» Task prompt
Every line must be returned precisely as it is written.

» Stored data
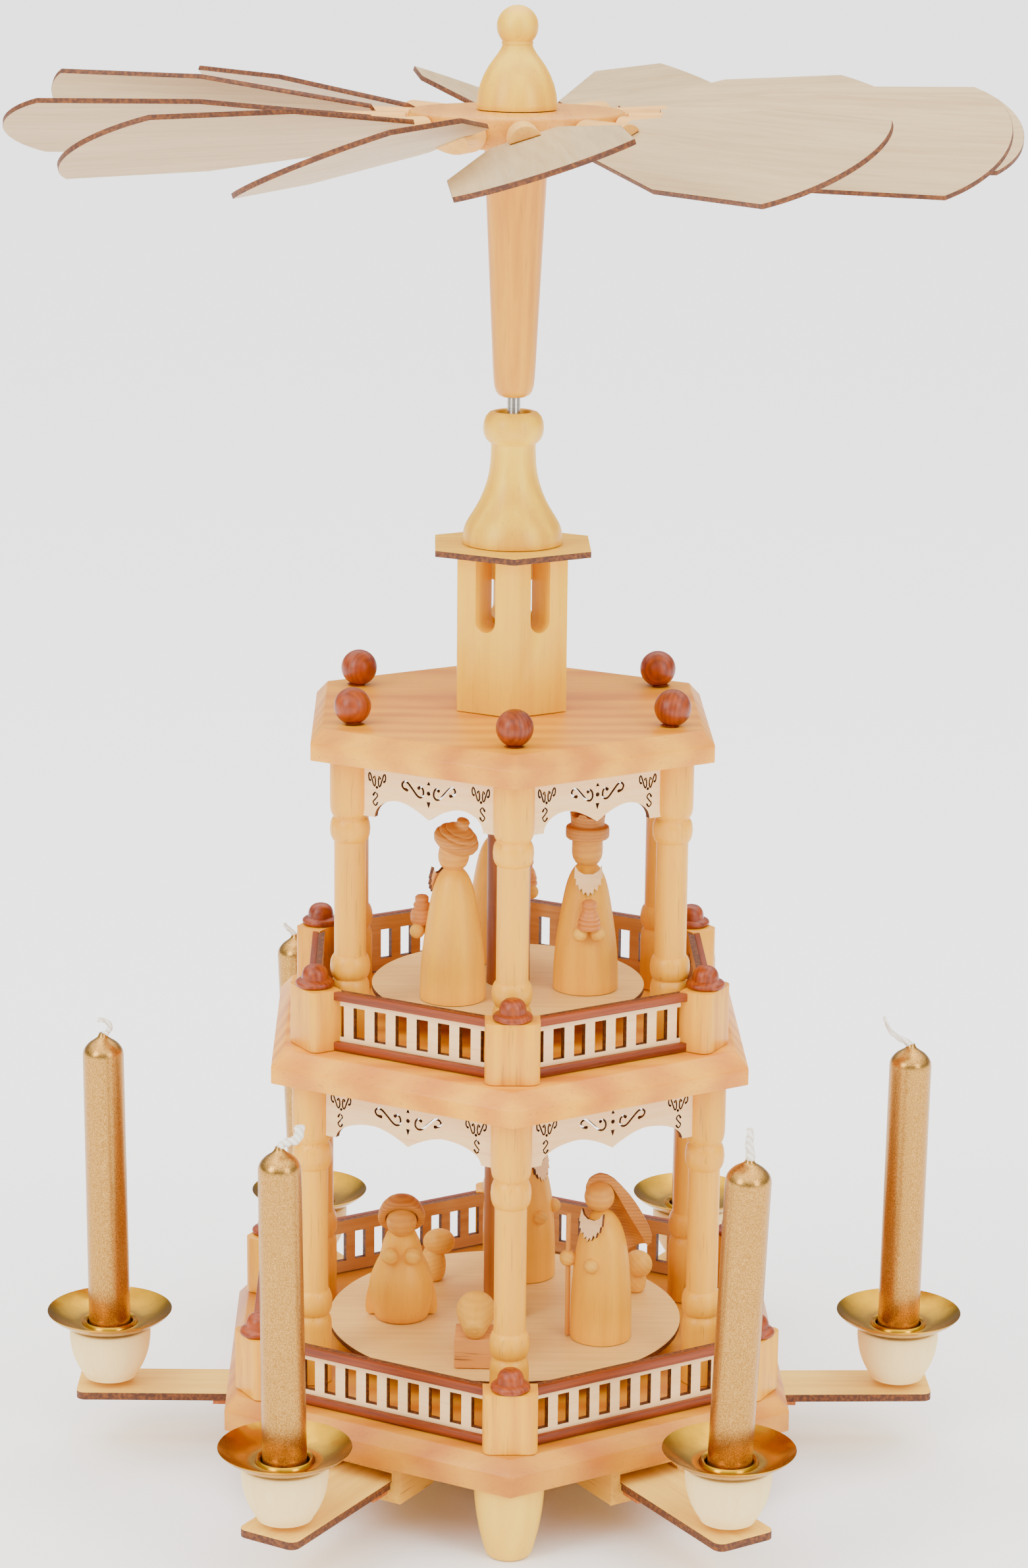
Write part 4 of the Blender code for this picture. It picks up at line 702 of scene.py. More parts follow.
# Each tier's floor height, the distances of its panels and post fronts, and its windows per panel.
TIERS = (("lower", 36.8, 79.54, 96.7, 10), ("upper", 149.3, 61.88, 76.3, 8))
for tier, floor_z, plane, front, windows in TIERS:
    node = tier + "_balustrade"
    half = plane * math.tan(math.radians(30))
    middles = [(k - (windows - 1) / 2) * WINDOW_PITCH for k in range(windows)]
    holes = [box_loop(WINDOW_WIDE, WINDOW_LOW, WINDOW_HIGH, x) for x in middles]
    outline = box_loop(2 * (half - PANEL_INSET), PANEL_LOW, PANEL_HIGH)
    panel = cut_board("panel", outline, holes, PANEL_THICK)
    two_tone(panel, panel_ply, char, ply_back_with_painted_shade)
    panel.data.transform(shift(0, -plane, floor_z))
    rails = []
    for low in RAIL_LEVELS:
        outline = box_loop(2 * (half - RAIL_INSET), low, low + RAIL_HIGH)
        rail = cut_board("rail", outline, (), RAIL_THICK)
        rail.data.materials.append(rail_stain)
        soften(rail, 0.3)
        rail.data.transform(shift(0, -plane - RAIL_THICK, floor_z))
        rails.append(rail)
    loop = [(-POST_WIDE / 2, POST_DEEP)]
    for side, start in ((-1, 180), (1, 270)):
        loop += arc(POST_ROUND, start, start + 90, 8, side * (POST_WIDE / 2 - POST_ROUND), POST_ROUND)
    loop.append((POST_WIDE / 2, POST_DEEP))
    post = cut_board("post", loop, (), POST_HIGH)
    post.data.transform(shift(0, -front, floor_z + POST_HIGH) @ spin(-90, 'X'))
    post.data.materials.append(post_wood)
    soften(post, 0.35, angle=60)
    cap = turned_piece("post_cap", CAP_OUTLINE, knob_stain, sides=40)
    for i in range(6):
        side_place, corner_place = spin(60 * i + 30), spin(60 * i)
        cap_place = corner_place @ shift(0, CAP_BACK - front, floor_z + POST_HIGH) @ spin(47 * i)
        for piece, name, place in (
            (panel, "panel", side_place), (rails[0], "foot_rail", side_place),
            (rails[1], "top_rail", side_place), (post, "post", corner_place), (cap, "post_cap", cap_place),
        ):
            settle(copy_piece(piece, f"{tier}_{name}_{i + 1}", place), "stand", node)
    discard(panel, post, cap, *rails)

# Columns: twelve turned posts carry the tiers. Each has a ball with two fine grooves near its
# foot and another near its head. They are dowelled into the plates and lacquered with them.
COLUMN_OUTLINE = (
    (0.96, 0.0), (0.97, 0.004), (0.97, 0.180), (0.95, 0.200), (0.89, 0.213), (0.82, 0.2195),
    (0.82, 0.2225), (0.90, 0.229), (0.97, 0.242), (1.0, 0.2625), (0.97, 0.283), (0.90, 0.296),
    (0.83, 0.303), (0.80, 0.3045), (0.79, 0.310), (0.79, 0.703), (0.80, 0.7085), (0.83, 0.710),
    (0.90, 0.717), (0.97, 0.730), (1.0, 0.751), (0.97, 0.772), (0.90, 0.785), (0.82, 0.792),
    (0.82, 0.795), (0.89, 0.801), (0.95, 0.811), (0.99, 0.828), (1.0, 0.850), (1.0, 0.996),
    (0.985, 1.0),
)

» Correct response
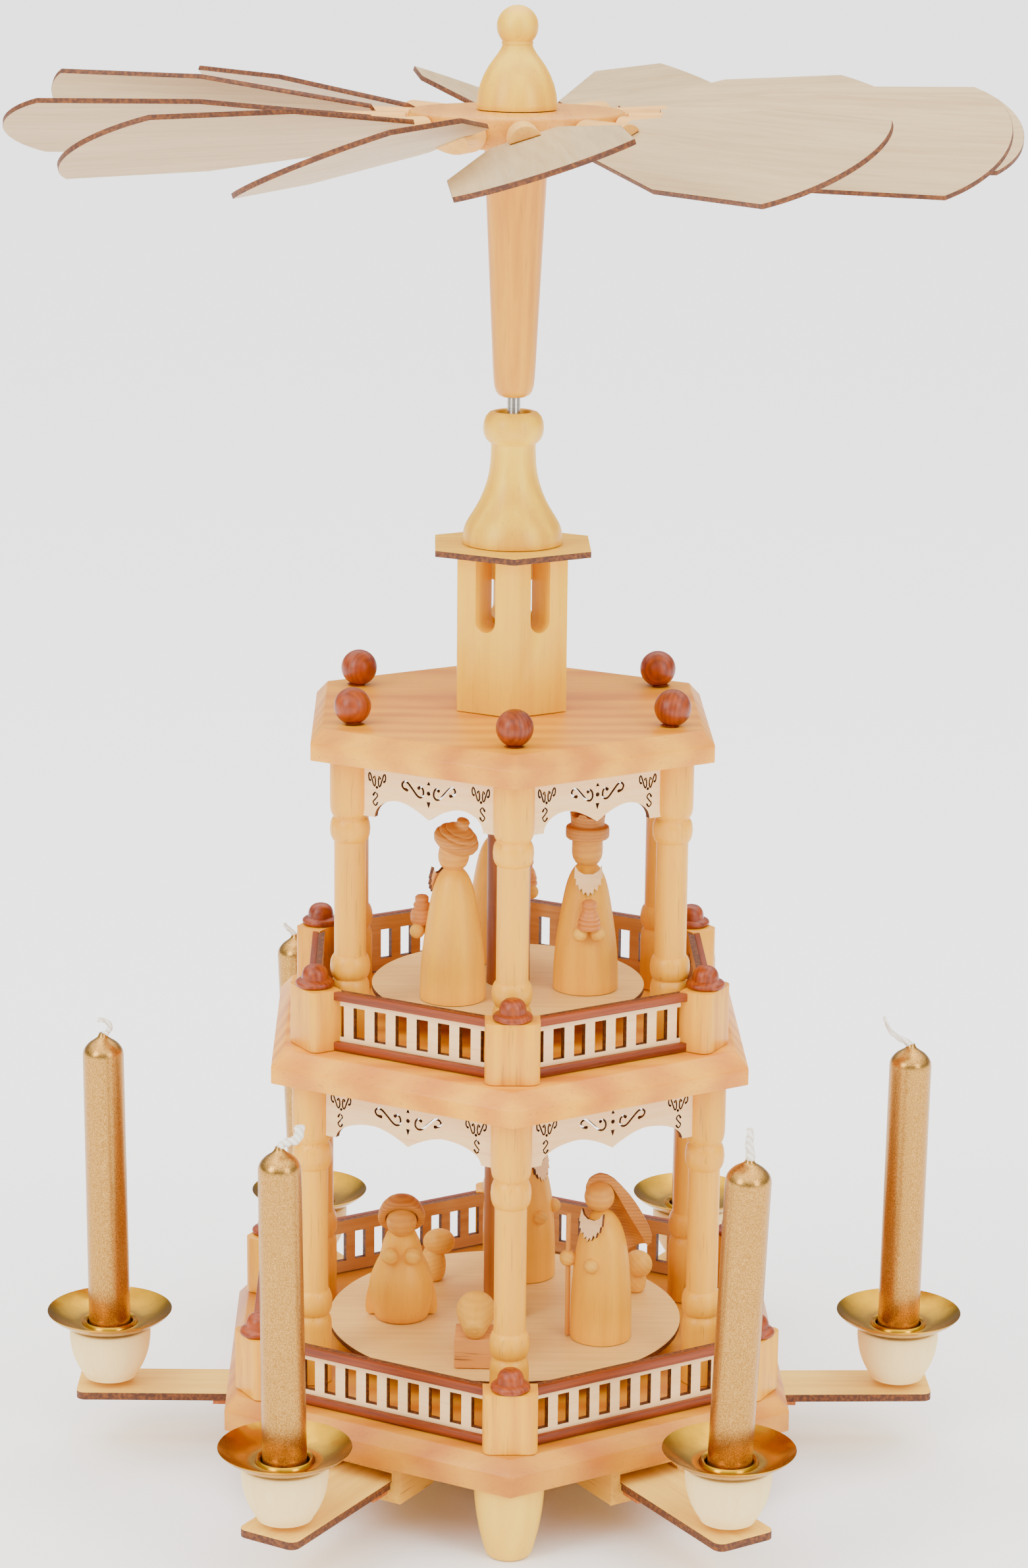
Write part 4 of the Blender code for this picture. It picks up at line 702 of scene.py. More parts follow.
# Each tier's floor height, the distances of its panels and post fronts, and its windows per panel.
TIERS = (("lower", 36.8, 79.54, 96.7, 10), ("upper", 149.3, 61.88, 76.3, 8))
for tier, floor_z, plane, front, windows in TIERS:
    node = tier + "_balustrade"
    half = plane * math.tan(math.radians(30))
    middles = [(k - (windows - 1) / 2) * WINDOW_PITCH for k in range(windows)]
    holes = [box_loop(WINDOW_WIDE, WINDOW_LOW, WINDOW_HIGH, x) for x in middles]
    outline = box_loop(2 * (half - PANEL_INSET), PANEL_LOW, PANEL_HIGH)
    panel = cut_board("panel", outline, holes, PANEL_THICK)
    two_tone(panel, panel_ply, char, ply_back_with_painted_shade)
    panel.data.transform(shift(0, -plane, floor_z))
    rails = []
    for low in RAIL_LEVELS:
        outline = box_loop(2 * (half - RAIL_INSET), low, low + RAIL_HIGH)
        rail = cut_board("rail", outline, (), RAIL_THICK)
        rail.data.materials.append(rail_stain)
        soften(rail, 0.3)
        rail.data.transform(shift(0, -plane - RAIL_THICK, floor_z))
        rails.append(rail)
    loop = [(-POST_WIDE / 2, POST_DEEP)]
    for side, start in ((-1, 180), (1, 270)):
        loop += arc(POST_ROUND, start, start + 90, 8, side * (POST_WIDE / 2 - POST_ROUND), POST_ROUND)
    loop.append((POST_WIDE / 2, POST_DEEP))
    post = cut_board("post", loop, (), POST_HIGH)
    post.data.transform(shift(0, -front, floor_z + POST_HIGH) @ spin(-90, 'X'))
    post.data.materials.append(post_wood)
    soften(post, 0.35, angle=60)
    cap = turned_piece("post_cap", CAP_OUTLINE, knob_stain, sides=40)
    for i in range(6):
        side_place, corner_place = spin(60 * i + 30), spin(60 * i)
        cap_place = corner_place @ shift(0, CAP_BACK - front, floor_z + POST_HIGH) @ spin(47 * i)
        for piece, name, place in (
            (panel, "panel", side_place), (rails[0], "foot_rail", side_place),
            (rails[1], "top_rail", side_place), (post, "post", corner_place), (cap, "post_cap", cap_place),
        ):
            settle(copy_piece(piece, f"{tier}_{name}_{i + 1}", place), "stand", node)
    discard(panel, post, cap, *rails)

# Columns: twelve turned posts carry the tiers. Each has a ball with two fine grooves near its
# foot and another near its head. They are dowelled into the plates and lacquered with them.
COLUMN_OUTLINE = (
    (0.96, 0.0), (0.97, 0.004), (0.97, 0.180), (0.95, 0.200), (0.89, 0.213), (0.82, 0.2195),
    (0.82, 0.2225), (0.90, 0.229), (0.97, 0.242), (1.0, 0.2625), (0.97, 0.283), (0.90, 0.296),
    (0.83, 0.303), (0.80, 0.3045), (0.79, 0.310), (0.79, 0.703), (0.80, 0.7085), (0.83, 0.710),
    (0.90, 0.717), (0.97, 0.730), (1.0, 0.751), (0.97, 0.772), (0.90, 0.785), (0.82, 0.792),
    (0.82, 0.795), (0.89, 0.801), (0.95, 0.811), (0.99, 0.828), (1.0, 0.850), (1.0, 0.996),
    (0.985, 1.0),
)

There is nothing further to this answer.